En estos días nos enfrentamos a controversias sobre la aplicación de leyes migratorias en Estados Unidos. Entre críticas que apelan a la discriminación y generación de miedo entre comunidades de inmigrantes o defensores que las consideran necesarias para la seguridad pública, están las consecuencias potenciales para la salud de estas comunidades.
Se habla hoy de la capacidad de los agentes de la ley para preguntar sobre el estado migratorio de una persona y la obligatoriedad de responder y cooperar con las autoridades federales de inmigración, la retención o custodia de personas con sospecha de estadía ilegal, las penalizaciones a entidades públicas y privadas que respalden la tolerancia a la inmigración ilegal, indagaciones sobre el estado migratorio incluso durante interacciones rutinarias o por simple sospecha de estatus de ilegalidad migratoria, hasta el tema de que, dadas ciertas circunstancias, se podrían producir deportaciones masivas.
Este escenario, considerado por algunos como “lejano” o “improbable”, podría tener un impacto sustantivo en miles, incluso millones de personas. Primero, podríamos estar frente a una presión incrementada sobre los servicios públicos de salud, ya que las deportaciones masivas conducirían a un influjo de individuos que requerirían servicios sanitarios, incluyendo cuidados de atención primaria, emergencias o hasta servicios de alta complejidad. El incremento repentino de la demanda provocaría tensión en los sistemas que de por sí ya están al tope de capacidad.
De igual manera, los desafíos para poder acceder a cuidados de salud por las propias limitaciones del país de origen (como infraestructura limitada, barreras de lenguaje, falta de seguridad social o estigmatización) podrían resultar en retraso en la atención, conduciendo a peores desenlaces de enfermedades o riesgos potenciales de salud pública incrementados.
Para individuos con enfermedades crónicas o necesidades continuas de atención médica, la deportación podría romper esta continuidad al perder el acceso a medicamentos, tratamientos o seguimiento de sus condiciones con un impacto negativo sustantivo. No olvidemos la importancia de la salud mental, ya que esta experiencia de deportación es traumática, conduciendo a trastornos de ansiedad o depresión, por lo que habría la necesidad de destinar recursos para atender estas condiciones en individuos y familias.
El golpe económico es evidente también, ya que se deben redistribuir recursos (o conseguir adicionales) para proveer cuidados a los deportados, quienes es muy probable que carezcan de coberturas sanitarias o medios financieros para hacer frente a sus necesidades de atención en salud.

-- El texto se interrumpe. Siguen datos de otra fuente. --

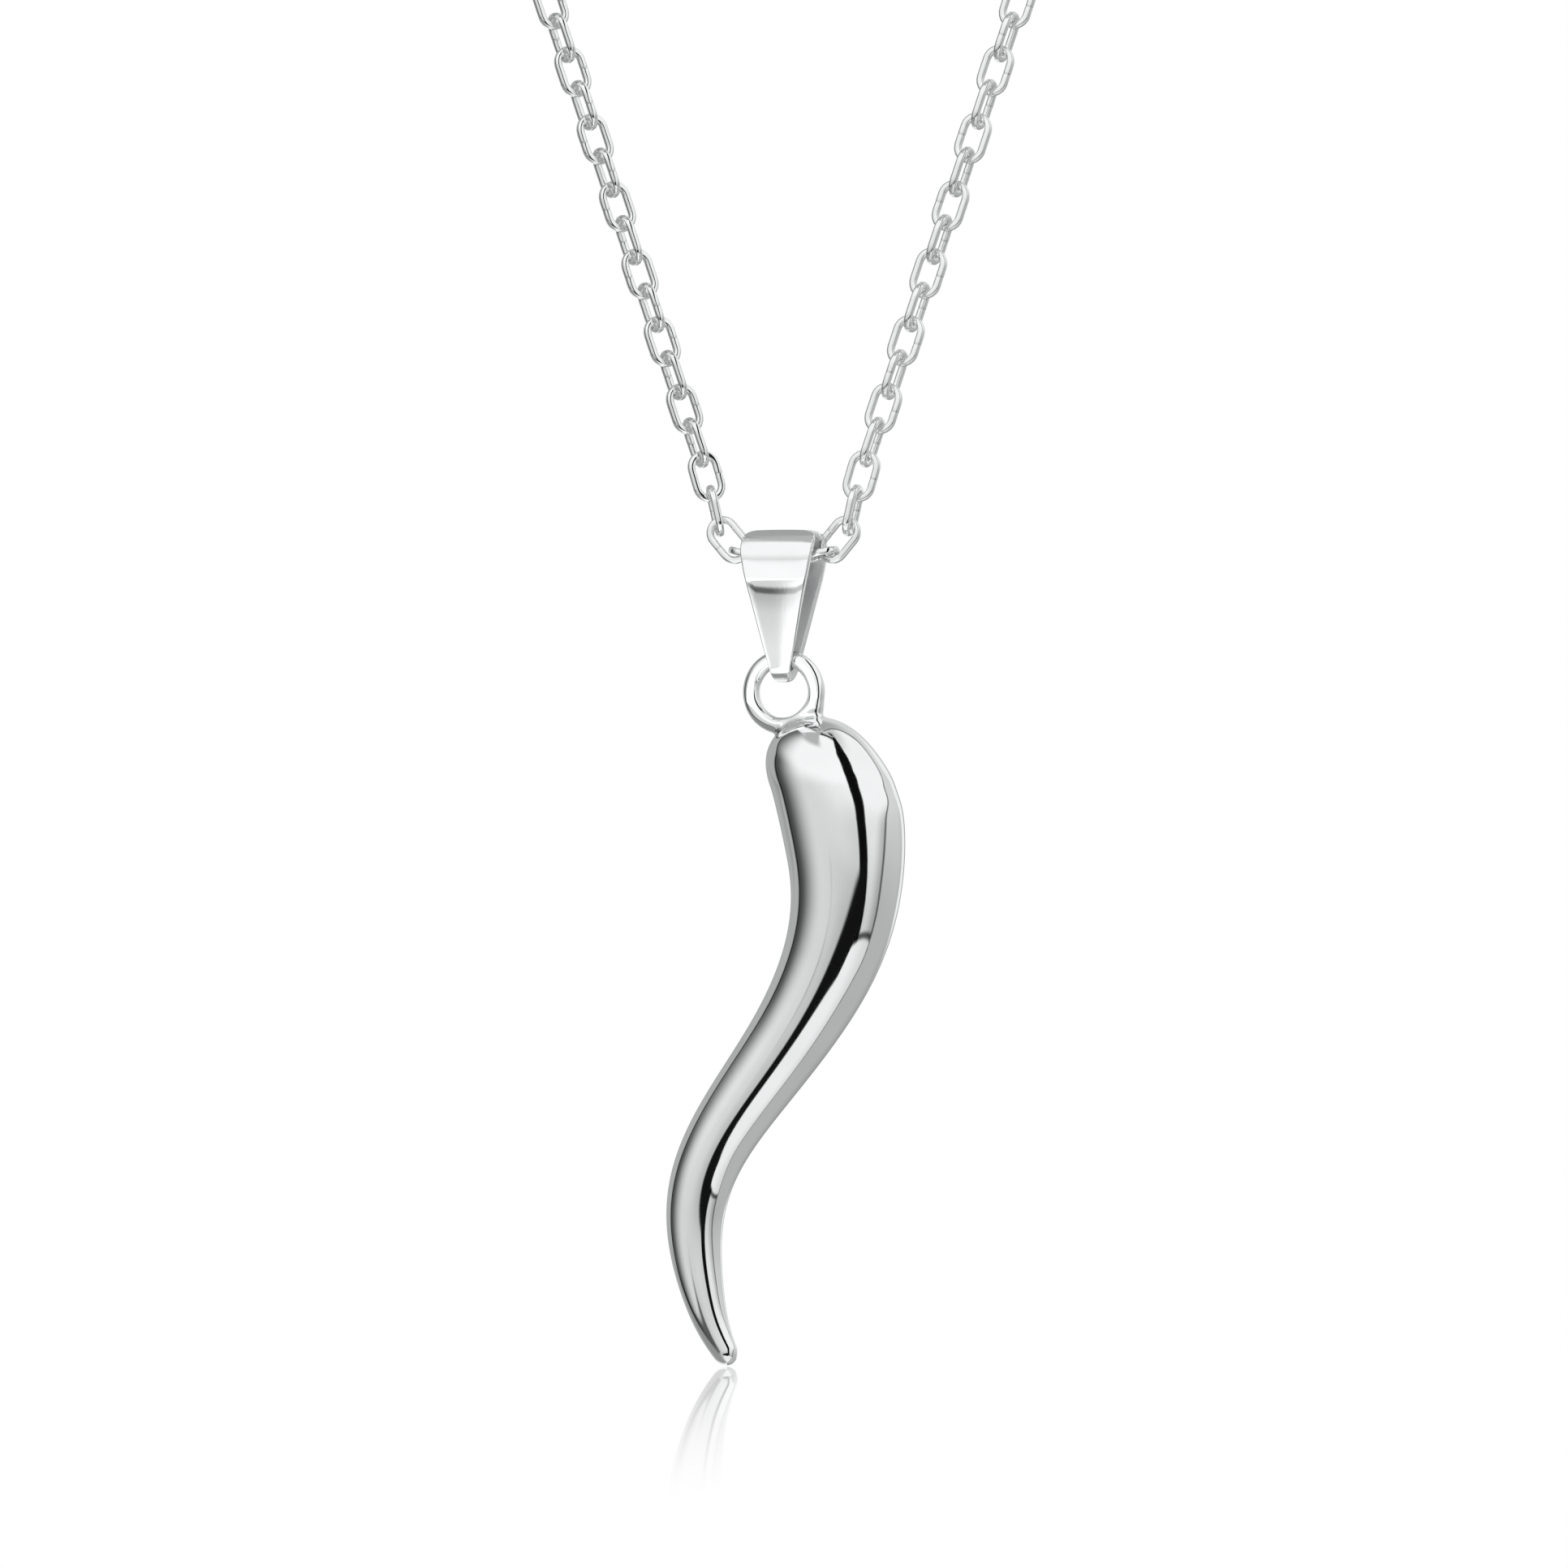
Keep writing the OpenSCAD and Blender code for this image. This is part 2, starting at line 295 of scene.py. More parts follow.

Por último y no menos importante, los movimientos masivos de personas tienen consecuencias en salud pública si no hay mecanismos de tamizaje o detección oportuna de enfermedades, en especial las transmisibles o infecciosas o medios de prevención disponibles como la vacunación. El riesgo aumentado de brotes puede conducir a una presión incrementada en los sistemas de vigilancia epidemiológica.
De manera general, el retorno o las deportaciones masivas de personas, pueden significar desafíos mayúsculos para los sistemas sanitarios, los cuales requieren (anticipando escenarios) tener capacidad de adaptación y respuesta si es que se presentan estas demandas de atención extraordinarias. Los esfuerzos de colaboración entre prestadores de servicios, políticos, gobiernos y sociedad deberán orientarse primero a prevenir o resolver estos conflictos migratorios, pero si se presentan, tener capacidad de responder ante la adversidad. No es un tema menor y menos ante la circunstancia política y electoral del vecino del norte. Debemos estar alertas. Es tiempo.
Dr. Juan Manuel Cisneros Carrasco, Médico Especialista en Patología Clínica, Profesor Universitario y promotor de la donación voluntaria de sangre.